Born Charlotte Isobel Dobson, she says that her mum — a former Olympic riding squad member — is the biggest influence in her sailing career. A keen tennis player in her childhood who made the Scottish junior squad, she named Martina Navratilova and Pete Sampras as two of her heroes.
She said: “For me, tennis has many similarities to racing a Laser; you have the obvious fact that they are both sports for individuals but there are other similarities. They share the same sort of mental approach and like sailing; every match and every surface is different.

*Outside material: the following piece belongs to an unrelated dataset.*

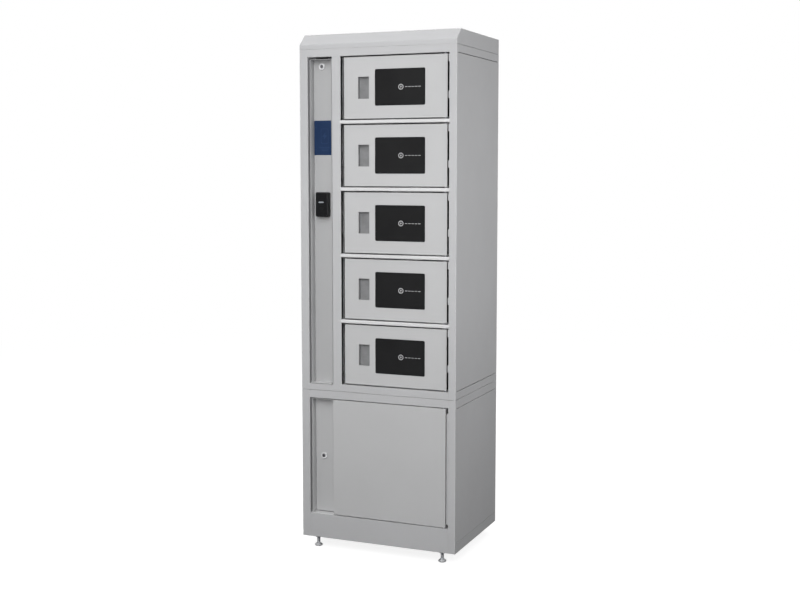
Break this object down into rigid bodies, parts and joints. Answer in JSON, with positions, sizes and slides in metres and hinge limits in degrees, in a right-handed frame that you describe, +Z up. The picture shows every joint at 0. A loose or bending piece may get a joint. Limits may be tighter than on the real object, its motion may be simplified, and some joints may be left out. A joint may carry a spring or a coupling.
{
  "type": "phone charging kiosk",
  "caption": "Free-standing sheet-steel phone charging locker: hinged windowed bay doors over a storage cupboard, with a recessed service column holding a lock and a card reader.",
  "frame": {"origin": "centre of the footprint on the floor, under the feet", "axes": "+Z up, the doors face -Y, +X to the right of someone facing the doors"},
  "size_m": [0.6, 0.45, 1.868],
  "materials": {
    "grey_paint": "light grey powder coat, fine satin texture",
    "grey_door_paint": "light grey powder coat, fine satin texture",
    "smoked_window": "smoked acrylic, gloss",
    "grey_cup_plastic": "moulded grey plastic, fine grain",
    "black_plastic": "moulded black plastic, fine grain",
    "lock_chrome": "satin chrome",
    "zinc_steel": "bright zinc plate",
    "lock_body_zinc": "zinc die casting",
    "circuit_board": "green solder mask",
    "psu_case": "folded aluminium case",
    "foot_zinc": "zinc-plated pad on a threaded steel stem",
    "label_blue": "plain dark blue film"
  },
  "bodies": {
    "cabinet": {"plinth": "grey_paint", "lower_top_band": "grey_paint", "lower_left_post": "grey_paint", "lower_right_post": "grey_paint", "lower_left_side": "grey_paint", "lower_right_side": "grey_paint", "lower_rear_panel": "grey_paint", "storage_shelf": "grey_paint", "upper_bottom_band": "grey_paint", "upper_top_band": "grey_paint", "upper_left_post": "grey_paint", "mid_stile": "grey_paint", "upper_right_post": "grey_paint", "upper_left_side": "grey_paint", "upper_right_side": "grey_paint", "upper_rear_panel": "grey_paint", "top_cap": "grey_paint", "bay_partition": "grey_paint", "bay_shelves": "grey_paint", "hinge_pins": "zinc_steel", "lock_bodies": "lock_body_zinc", "charging_sockets": "black_plastic", "control_board": "circuit_board", "power_supply": "psu_case", "fan_housing": "black_plastic", "mains_inlet": "black_plastic", "frame_bolts": "zinc_steel"},
    "service_panel": {"service_panel": "grey_door_paint", "service_lock_barrel": "lock_chrome", "card_reader": "black_plastic", "label_plate": "label_blue"},
    "service_lock": {"service_lock_plug": "lock_chrome"},
    "lower_door": {"lower_door": "grey_door_paint", "lower_lock_barrel": "lock_chrome"},
    "lower_lock": {"lower_lock_plug": "lock_chrome"},
    "fan_rotor": {"fan_rotor": "black_plastic"},
    "bay_door_1": {"bay_door_1": "grey_door_paint", "door_window_1": "smoked_window", "pull_cup_1": "grey_cup_plastic"},
    "bay_door_2": {"bay_door_2": "grey_door_paint", "door_window_2": "smoked_window", "pull_cup_2": "grey_cup_plastic"},
    "bay_door_3": {"bay_door_3": "grey_door_paint", "door_window_3": "smoked_window", "pull_cup_3": "grey_cup_plastic"},
    "bay_door_4": {"bay_door_4": "grey_door_paint", "door_window_4": "smoked_window", "pull_cup_4": "grey_cup_plastic"},
    "bay_door_5": {"bay_door_5": "grey_door_paint", "door_window_5": "smoked_window", "pull_cup_5": "grey_cup_plastic"},
    "lock_bolt_1": {"lock_bolt_1": "zinc_steel"},
    "lock_bolt_2": {"lock_bolt_2": "zinc_steel"},
    "lock_bolt_3": {"lock_bolt_3": "zinc_steel"},
    "lock_bolt_4": {"lock_bolt_4": "zinc_steel"},
    "lock_bolt_5": {"lock_bolt_5": "zinc_steel"},
    "levelling_foot_1": {"levelling_foot_1": "foot_zinc"},
    "levelling_foot_2": {"levelling_foot_2": "foot_zinc"},
    "levelling_foot_3": {"levelling_foot_3": "foot_zinc"},
    "levelling_foot_4": {"levelling_foot_4": "foot_zinc"}
  },
  "joints": [
    {"name": "bay_door_1_swing", "type": "hinge", "parent": "cabinet", "child": "bay_door_1", "pos_m": [0.2561, -0.2145, 1.5654], "axis": [0, 0, 1], "range_deg": [0, 110]},
    {"name": "bay_door_2_swing", "type": "hinge", "parent": "cabinet", "child": "bay_door_2", "pos_m": [0.2561, -0.2145, 1.3286], "axis": [0, 0, 1], "range_deg": [0, 110]},
    {"name": "bay_door_3_swing", "type": "hinge", "parent": "cabinet", "child": "bay_door_3", "pos_m": [0.2561, -0.2145, 1.0918], "axis": [0, 0, 1], "range_deg": [0, 110]},
    {"name": "bay_door_4_swing", "type": "hinge", "parent": "cabinet", "child": "bay_door_4", "pos_m": [0.2561, -0.2145, 0.855], "axis": [0, 0, 1], "range_deg": [0, 110]},
    {"name": "bay_door_5_swing", "type": "hinge", "parent": "cabinet", "child": "bay_door_5", "pos_m": [0.2561, -0.2145, 0.6182], "axis": [0, 0, 1], "range_deg": [0, 110]},
    {"name": "lock_bolt_1_slide", "type": "slide", "parent": "cabinet", "child": "lock_bolt_1", "axis": [1, 0, 0], "range_m": [0, 0.015]},
    {"name": "lock_bolt_2_slide", "type": "slide", "parent": "cabinet", "child": "lock_bolt_2", "axis": [1, 0, 0], "range_m": [0, 0.015]},
    {"name": "lock_bolt_3_slide", "type": "slide", "parent": "cabinet", "child": "lock_bolt_3", "axis": [1, 0, 0], "range_m": [0, 0.015]},
    {"name": "lock_bolt_4_slide", "type": "slide", "parent": "cabinet", "child": "lock_bolt_4", "axis": [1, 0, 0], "range_m": [0, 0.015]},
    {"name": "lock_bolt_5_slide", "type": "slide", "parent": "cabinet", "child": "lock_bolt_5", "axis": [1, 0, 0], "range_m": [0, 0.015]},
    {"name": "lower_door_swing", "type": "hinge", "parent": "cabinet", "child": "lower_door", "pos_m": [0.2578, -0.221, 0.13], "axis": [0, 0, 1], "range_deg": [0, 110]},
    {"name": "lower_lock_turn", "type": "hinge", "parent": "lower_door", "child": "lower_lock", "pos_m": [-0.227, -0.191, 0.338], "axis": [0, 1, 0], "range_deg": [0, 90]},
    {"name": "service_panel_swing", "type": "hinge", "parent": "cabinet", "child": "service_panel", "pos_m": [-0.1788, -0.218, 0.6115], "axis": [0, 0, 1], "range_deg": [0, 100]},
    {"name": "service_lock_turn", "type": "hinge", "parent": "service_panel", "child": "service_lock", "pos_m": [-0.227, -0.191, 1.754], "axis": [0, 1, 0], "range_deg": [0, 90]},
    {"name": "fan_spin", "type": "hinge", "parent": "cabinet", "child": "fan_rotor", "pos_m": [-0.208, 0.212, 1.6775], "axis": [0, 1, 0], "continuous": true},
    {"name": "levelling_foot_1_height", "type": "slide", "parent": "cabinet", "child": "levelling_foot_1", "axis": [0, 0, 1], "range_m": [-0.01, 0.012]},
    {"name": "levelling_foot_2_height", "type": "slide", "parent": "cabinet", "child": "levelling_foot_2", "axis": [0, 0, 1], "range_m": [-0.01, 0.012]},
    {"name": "levelling_foot_3_height", "type": "slide", "parent": "cabinet", "child": "levelling_foot_3", "axis": [0, 0, 1], "range_m": [-0.01, 0.012]},
    {"name": "levelling_foot_4_height", "type": "slide", "parent": "cabinet", "child": "levelling_foot_4", "axis": [0, 0, 1], "range_m": [-0.01, 0.012]}
  ]
}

“To succeed in tennis or sailing, you need to be able to master multiple tactical situations and to come out on top, whatever the conditions throw at you.”
Looking to the future, she says: “I have sailing dreams that I aspire to reach but there are others as well, like having a career afterwards, and I guess, for a while, you have to put those other dreams on hold.
“Also, I have to spend a lot of time away from friends and family and that for me is a massive sacrifice but that’s about it. I am doing what I love, working towards something I really want and I am having a wicked time doing it.
“I still go out with friends and have a good time but I just come home a little bit earlier, and my really close friends are the people I have grown up with and they know what I am doing and they know I have always been like that anyway.”
Shirley Robertson said: "When I see Charlotte, I see a lot of myself when I was her age. She has got the same determination — the way she ploughs her own furrow and has got where she has got because of her own will.
"She has great tenacity and is very analytical about everything. If she does something wrong, she wants to know why. She has got the sailing ability and also the determination — she is going to go really far. But she has moments of inconsistency."
Despite the disappointment of missing out on London 2012, Charlotte said: "What has happened, has happened. Now I will be wishing Alison all the best at the Olympics, and I hope she does well."
She now plans to go into the FX class for a year, and after that will decide if she wants to return to Lasers in the hope of a place at the Rio de Janeiro Olympics in 2016.
Charlotte's young sister Anna is following in her wake, having qualified for the World Youths in her own right.